■ **Required task**:
Extract the complete listing and output it unchanged.

■ **Data**:
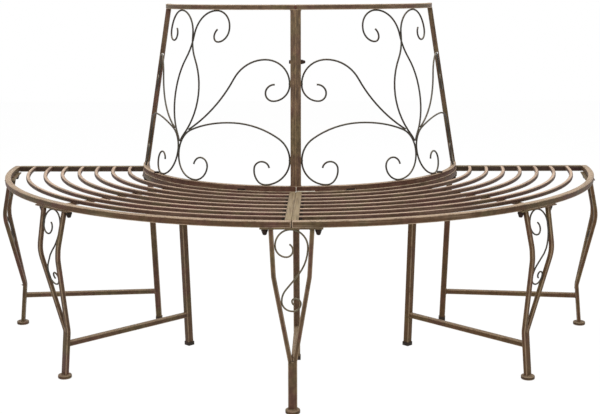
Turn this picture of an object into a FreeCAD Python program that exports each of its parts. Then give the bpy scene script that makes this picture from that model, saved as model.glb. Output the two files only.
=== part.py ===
import FreeCAD, Part
import math
import os

Vec = FreeCAD.Vector

# A half-round bench that stands against a tree trunk. Its seat is two quarter rings, left and
# right, bolted together on the centre line, and each carries a curved back panel of scrollwork.
# Sizes are in millimetres. The trunk's axis is the centre of every curve, the seat bulges to -Y
# and the floor is z = 0. Azimuth 0 is the right end of the seat, 90 its front, 180 its left end.
# When all pieces are made they are moved together, so that the origin is the middle of the
# bench's footprint.

# Seat
seat_height = 434.0
seat_radius = 800.0
trunk_radius = 419.7
frame_tube = 15.0
slat_bar = 10.0
slat_count = 7
outer_slat_gap = 51.7
rim_end_gap = 1.0
support_thick = 5.0
support_azimuth = 45.0

# Back panels, which lean in towards the trunk
back_height = 881.0
back_tube = 12.7
back_tuck = 72.7
back_bolt_drop = 137.0
back_bolt = 8.0
seam_bolt = 6.0
seam_bolt_head = 10.0
seam_bolt_head_height = 3.6
hold_down_azimuth = 30.0
hold_down_bolt = 6.0
hold_down_head = 16.0
hold_down_head_height = 3.5
hold_down_nut = 11.5
hold_down_nut_height = 5.0
hold_down_thread = 8.0
drain_azimuth = 72.0
drain_length = 23.0
drain_height = 2.5
drain_depth = 4.0

# Scrollwork in the back panels. The middle of the pattern lies nearer to the end of the bench
# than the middle of the panel, by this much at the foot and at the top.
rod = 4.0
pattern_foot_shift = 14.0
pattern_top_shift = -2.0
chord_turn = 24.0
chord_bow = 1.0

# Front legs: each is two bars that spread under the rim and meet above the floor
leg_azimuths = {"right_end": 6.7, "right_front": 44.7, "front": 90.0, "left_front": 135.3,
                "left_end": 173.3}
leg_bar = 10.0
leg_top_inset = 9.3
leg_top_spread = 44.3
leg_knee_height = 315.0
leg_knee_out = 20.8
leg_knee_spread = 38.3
leg_knee_bend = 110.0
leg_ankle_height = 114.0
leg_ankle_in = 20.1
leg_ankle_bend = 35.0
leg_foot_in = 8.9
leg_rod = 3.6
glide_diameter = 33.0
glide_height = 9.0
glide_chamfer = 3.0

# Plates, studs and cap nuts that hold the legs to the rims
plate_thick = 3.0
leg_plate_length = 136.0
leg_plate_width = 25.0
leg_plate_inset = 12.0
leg_stud_inset = 13.0
leg_stud_spread = 57.5
inner_plate_length = 64.0
inner_plate_width = 28.0
inner_plate_step = 2.9
inner_stud_spread = 20.0
stud = 8.0
stud_thread = 6.0
nut_flats = 13.0
nut_hex_height = 6.5
nut_height = 15.0
nut_end_wall = 2.0
nut_dome_chamfer = 3.0

# Inner legs, and the stretchers that tie them to the front legs
inner_leg_tube = 16.0
inner_leg_top_step = 1.7
inner_leg_tuck = 15.1
inner_cap_wall = 1.2
inner_cap_height = 10.0
stretcher_height = 83.0
stretcher_tube = 13.0

# Fits
thread_clearance = 0.1
hole_clearance = 0.5
weld_gap = 0.05

# Small pieces and slats are faceted. Numbers of sides and of chords in a quarter ring.
glide_sides = 20
bolt_sides = 6
rod_sides = 4
slat_chords = 20

rim_radius = seat_radius - frame_tube / 2
inner_rim_radius = trunk_radius + frame_tube / 2
slat_pitch = (rim_radius - inner_rim_radius - outer_slat_gap) / slat_count
rim_low = seat_height - frame_tube
slat_low = seat_height - slat_bar
plate_low = rim_low - plate_thick
foot_rail_high = seat_height + back_tube
top_rail_low = back_height - back_tube
back_foot_radius = inner_rim_radius
back_top_radius = back_foot_radius - back_tuck
leg_top_radius = seat_radius - leg_top_inset
leg_plate_radius = seat_radius - leg_plate_inset
leg_stud_radius = seat_radius - leg_stud_inset
leg_knee_radius = leg_top_radius + leg_knee_out
leg_ankle_radius = leg_top_radius - leg_ankle_in
leg_foot_radius = leg_top_radius - leg_foot_in
inner_plate_radius = trunk_radius + inner_plate_step
inner_leg_top_radius = trunk_radius - inner_leg_top_step
inner_leg_foot_radius = inner_leg_top_radius - inner_leg_tuck
back_bolt_height = back_height - back_bolt_drop
far = 2 * seat_radius


def at(radius, azimuth, z):
    turn = math.radians(azimuth)
    return Vec(radius * math.cos(turn), -radius * math.sin(turn), z)


def box(low, high):
    size = high - low
    return Part.makeBox(size.x, size.y, size.z, low)


def turned(shape, azimuth):
    """Turn a piece made at the front, azimuth 90, to its own azimuth."""
    copy = shape.copy()
    copy.rotate(Vec(0, 0, 0), Vec(0, 0, 1), 90 - azimuth)
    return copy


def mirrored(shape):
    return shape.mirror(Vec(0, 0, 0), Vec(1, 0, 0))


def outline(points):
    return Part.Face(Part.makePolygon(points + points[:1]))


def ring_of_points(centre, way, radius, sides):
    """Corners of a regular polygon square to a direction."""
    way = Vec(way).normalize()
    across = Vec(0, 0, 1).cross(way)
    if across.Length < 0.1:
        across = Vec(1, 0, 0)
    across.normalize()
    upward = way.cross(across)
    points = []
    for i in range(sides):
        angle = 2 * math.pi * (i + 0.5) / sides
        points.append(centre + (across * math.cos(angle) + upward * math.sin(angle)) * radius)
    return points


def prism(start, end, radius, sides):
    """A straight faceted bar from start to end."""
    return outline(ring_of_points(start, end - start, radius, sides)).extrude(end - start)


# Seat frame and slats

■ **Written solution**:
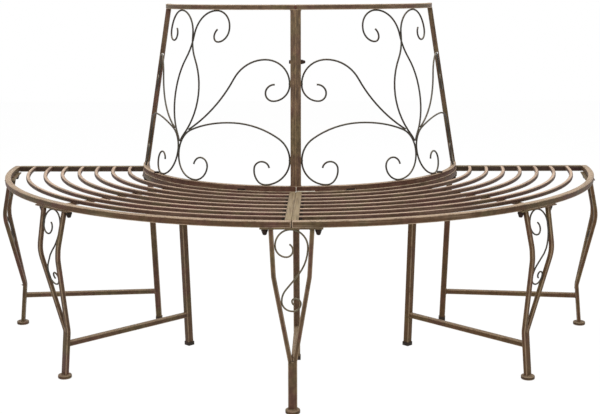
Turn this picture of an object into a FreeCAD Python program that exports each of its parts. Then give the bpy scene script that makes this picture from that model, saved as model.glb. Output the two files only.
=== part.py ===
import FreeCAD, Part
import math
import os

Vec = FreeCAD.Vector

# A half-round bench that stands against a tree trunk. Its seat is two quarter rings, left and
# right, bolted together on the centre line, and each carries a curved back panel of scrollwork.
# Sizes are in millimetres. The trunk's axis is the centre of every curve, the seat bulges to -Y
# and the floor is z = 0. Azimuth 0 is the right end of the seat, 90 its front, 180 its left end.
# When all pieces are made they are moved together, so that the origin is the middle of the
# bench's footprint.

# Seat
seat_height = 434.0
seat_radius = 800.0
trunk_radius = 419.7
frame_tube = 15.0
slat_bar = 10.0
slat_count = 7
outer_slat_gap = 51.7
rim_end_gap = 1.0
support_thick = 5.0
support_azimuth = 45.0

# Back panels, which lean in towards the trunk
back_height = 881.0
back_tube = 12.7
back_tuck = 72.7
back_bolt_drop = 137.0
back_bolt = 8.0
seam_bolt = 6.0
seam_bolt_head = 10.0
seam_bolt_head_height = 3.6
hold_down_azimuth = 30.0
hold_down_bolt = 6.0
hold_down_head = 16.0
hold_down_head_height = 3.5
hold_down_nut = 11.5
hold_down_nut_height = 5.0
hold_down_thread = 8.0
drain_azimuth = 72.0
drain_length = 23.0
drain_height = 2.5
drain_depth = 4.0

# Scrollwork in the back panels. The middle of the pattern lies nearer to the end of the bench
# than the middle of the panel, by this much at the foot and at the top.
rod = 4.0
pattern_foot_shift = 14.0
pattern_top_shift = -2.0
chord_turn = 24.0
chord_bow = 1.0

# Front legs: each is two bars that spread under the rim and meet above the floor
leg_azimuths = {"right_end": 6.7, "right_front": 44.7, "front": 90.0, "left_front": 135.3,
                "left_end": 173.3}
leg_bar = 10.0
leg_top_inset = 9.3
leg_top_spread = 44.3
leg_knee_height = 315.0
leg_knee_out = 20.8
leg_knee_spread = 38.3
leg_knee_bend = 110.0
leg_ankle_height = 114.0
leg_ankle_in = 20.1
leg_ankle_bend = 35.0
leg_foot_in = 8.9
leg_rod = 3.6
glide_diameter = 33.0
glide_height = 9.0
glide_chamfer = 3.0

# Plates, studs and cap nuts that hold the legs to the rims
plate_thick = 3.0
leg_plate_length = 136.0
leg_plate_width = 25.0
leg_plate_inset = 12.0
leg_stud_inset = 13.0
leg_stud_spread = 57.5
inner_plate_length = 64.0
inner_plate_width = 28.0
inner_plate_step = 2.9
inner_stud_spread = 20.0
stud = 8.0
stud_thread = 6.0
nut_flats = 13.0
nut_hex_height = 6.5
nut_height = 15.0
nut_end_wall = 2.0
nut_dome_chamfer = 3.0

# Inner legs, and the stretchers that tie them to the front legs
inner_leg_tube = 16.0
inner_leg_top_step = 1.7
inner_leg_tuck = 15.1
inner_cap_wall = 1.2
inner_cap_height = 10.0
stretcher_height = 83.0
stretcher_tube = 13.0

# Fits
thread_clearance = 0.1
hole_clearance = 0.5
weld_gap = 0.05

# Small pieces and slats are faceted. Numbers of sides and of chords in a quarter ring.
glide_sides = 20
bolt_sides = 6
rod_sides = 4
slat_chords = 20

rim_radius = seat_radius - frame_tube / 2
inner_rim_radius = trunk_radius + frame_tube / 2
slat_pitch = (rim_radius - inner_rim_radius - outer_slat_gap) / slat_count
rim_low = seat_height - frame_tube
slat_low = seat_height - slat_bar
plate_low = rim_low - plate_thick
foot_rail_high = seat_height + back_tube
top_rail_low = back_height - back_tube
back_foot_radius = inner_rim_radius
back_top_radius = back_foot_radius - back_tuck
leg_top_radius = seat_radius - leg_top_inset
leg_plate_radius = seat_radius - leg_plate_inset
leg_stud_radius = seat_radius - leg_stud_inset
leg_knee_radius = leg_top_radius + leg_knee_out
leg_ankle_radius = leg_top_radius - leg_ankle_in
leg_foot_radius = leg_top_radius - leg_foot_in
inner_plate_radius = trunk_radius + inner_plate_step
inner_leg_top_radius = trunk_radius - inner_leg_top_step
inner_leg_foot_radius = inner_leg_top_radius - inner_leg_tuck
back_bolt_height = back_height - back_bolt_drop
far = 2 * seat_radius


def at(radius, azimuth, z):
    turn = math.radians(azimuth)
    return Vec(radius * math.cos(turn), -radius * math.sin(turn), z)


def box(low, high):
    size = high - low
    return Part.makeBox(size.x, size.y, size.z, low)


def turned(shape, azimuth):
    """Turn a piece made at the front, azimuth 90, to its own azimuth."""
    copy = shape.copy()
    copy.rotate(Vec(0, 0, 0), Vec(0, 0, 1), 90 - azimuth)
    return copy


def mirrored(shape):
    return shape.mirror(Vec(0, 0, 0), Vec(1, 0, 0))


def outline(points):
    return Part.Face(Part.makePolygon(points + points[:1]))


def ring_of_points(centre, way, radius, sides):
    """Corners of a regular polygon square to a direction."""
    way = Vec(way).normalize()
    across = Vec(0, 0, 1).cross(way)
    if across.Length < 0.1:
        across = Vec(1, 0, 0)
    across.normalize()
    upward = way.cross(across)
    points = []
    for i in range(sides):
        angle = 2 * math.pi * (i + 0.5) / sides
        points.append(centre + (across * math.cos(angle) + upward * math.sin(angle)) * radius)
    return points


def prism(start, end, radius, sides):
    """A straight faceted bar from start to end."""
    return outline(ring_of_points(start, end - start, radius, sides)).extrude(end - start)


# Seat frame and slats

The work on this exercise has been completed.